The city has been largely unable to get beyond cosmetic responses to the quality-of-life and governance concerns of business leaders. In recent months, Mayor Lightfoot has floundered on crime. She said that federal intervention in the illegal gun trade was needed, but it’s the proclivity to use guns spuriously that is the issue. She proposed targeting street-gang criminals’ fiscal assets—which are generally scant—and then reinstituted the failed strategy of boosting cash rewards for crime-solving tips. One prominent executive several years ago was caught in gunfire on an expressway and agitated for reform. This was a state matter, not a city one.

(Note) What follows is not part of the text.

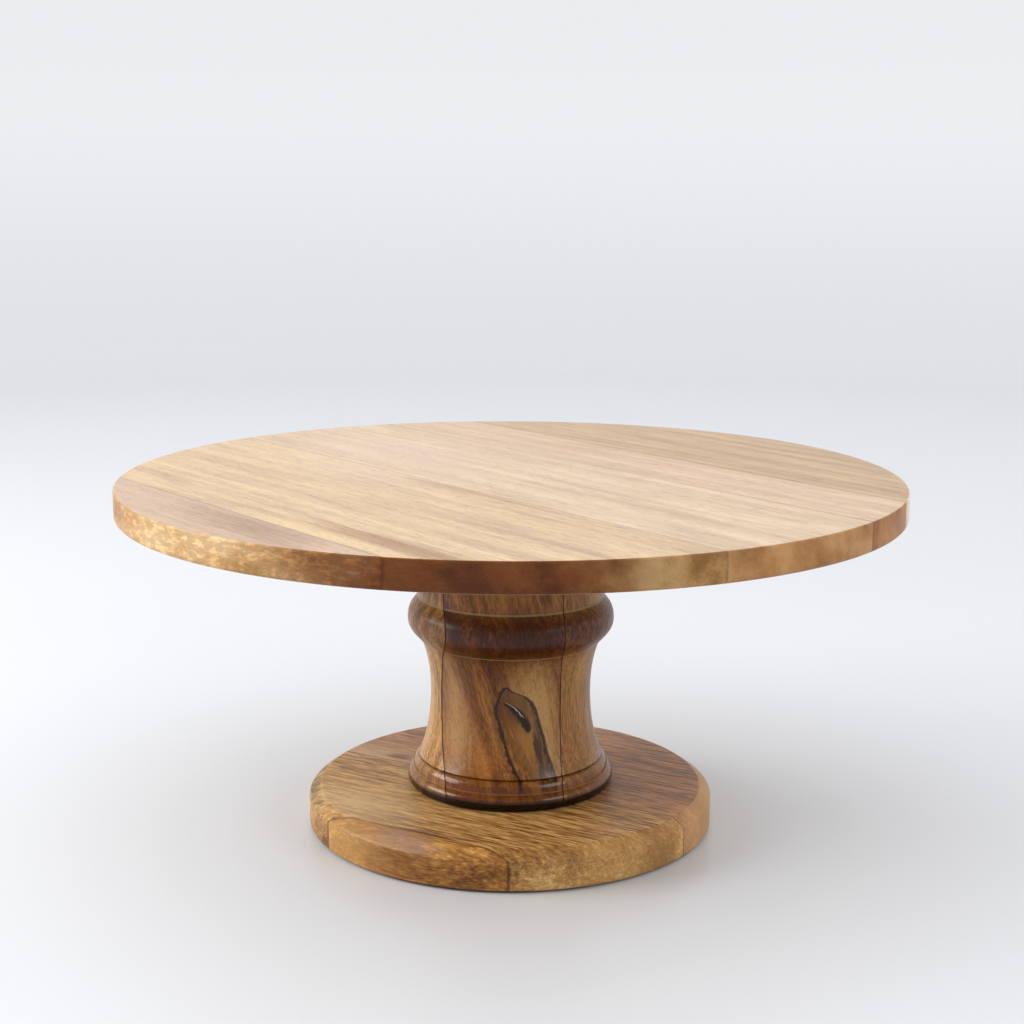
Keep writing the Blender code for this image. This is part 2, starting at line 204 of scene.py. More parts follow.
@dataclass(frozen=True)
class Mark:
    """A streak, patch or tint of another colour in a board.

    middle is its place in millimetres. size is its half length along the grain, half width
    across it and half depth. A stain lets the figure show through, as oil does. ragged is how
    much the grain frays the edge.
    """

    middle: Place
    size: Place
    colour: str
    strength: float = 0.5
    soft: float = 0.6
    side: Side = Side.BOTH
    stain: bool = False
    ragged: float = 1.0


@dataclass(frozen=True)
class Glue:
    """The glue lines beside a board.

    across is the direction across the boards, in degrees. places are in metres along it, width
    is half a line's width in millimetres, and strength is how dark it is.
    """

    across: float
    places: tuple[float, ...]
    width: float
    strength: float


@dataclass(frozen=True)
class Knot:
    """A knot's flame figure on the front of a stave: a dark outline round a dark slit.

    Each line is drawn as points of (height, place across), in millimetres. line is half the
    outline's width.
    """

    left: tuple[Point, ...] = (
        (27.0, 3.4), (32.5, 0.2), (38.0, -1.9), (43.5, -3.4), (49.0, -5.0),
        (53.8, -6.2), (58.6, -5.2), (61.5, -3.8), (63.6, -2.4),
    )
    right: tuple[Point, ...] = (
        (27.0, 16.9), (31.1, 15.5), (36.6, 13.5), (42.1, 12.1), (48.3, 10.4), (51.7, 9.5),
        (55.9, 8.0), (59.2, 5.2), (60.4, 2.5), (62.0, -0.6), (63.6, -2.4),
    )
    band: tuple[Point, ...] = (
        (27.0, 11.2), (33.0, 9.4), (38.0, 8.4), (42.0, 8.0), (46.0, 7.9), (51.0, 8.0),
        (55.0, 7.6), (60.0, 6.0),
    )
    slit: tuple[Point, ...] = (
        (44.0, 6.6), (46.0, 6.1), (48.7, 5.0), (52.0, 3.1), (54.2, 1.2), (56.1, -1.3),
        (57.0, -3.0),
    )
    line: float = 1.0


@dataclass(frozen=True)
class Lot:
    """What the boards of one piece share: the finish, and how much of the figure shows.

    bands, mottle and streak are shares of the tone, and the fibre takes the rest. calm evens
    the end grain. turned is for pieces with a bead and a foot: toned lacquer, painted shade
    under the foot and painted highlights along the grooves.
    """

    polish: Polish = Polish.OILED
    bands: float = 0.22
    mottle: float = 0.26
    streak: float = 0.18
    pores: float = 0.45
    contrast: float = 1.0
    calm: float = 0.0
    gloss: float = 0.5
    turned: bool = False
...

More high-grade detection cameras on highways resulted, but the problem has only worsened. Much of the chaos goes back to parenting, schools, and a paucity of policy-driven crime deterrence. The city’s staggering pension obligations will require either an unlikely constitutional amendment to limit their growth or a dramatic upheaval to the city budget and scope of governance. We dance around hard truths expertly in Chicago, and in Illinois. The go-to move for politicians has long been to “sound-bite” their way out of any hole. Regrettably, this has usually been good enough.

Your book ends, surprisingly perhaps given what precedes, on an upbeat note. What are your grounds for hope?

Conservatives rightly emphasize personal agency. There’s a place beyond policy, a place of moral authority, that more Chicago households must inhabit to reverse disturbing trends in crime, K-12 education, and neighborhood economic viability. As I dug in to my field work on the South Side, I saw people doing just that. Hard-bitten Chicago neighborhoods are studded with quiet success stories of former gangbangers, ex-convicts, drug-dealers, addicts, and welfare mothers who pulled their lives together and became entrepreneurs, professionals, tradesmen and tradeswomen, and engaged parents—people who embraced faith, family, career development, and their full human potential. It’s true that smart policy reforms are especially crucial in blue cities suffering from entrenched progressive misrule. But it’s also increasingly understood that for Chicago to grow stronger, change must begin at home.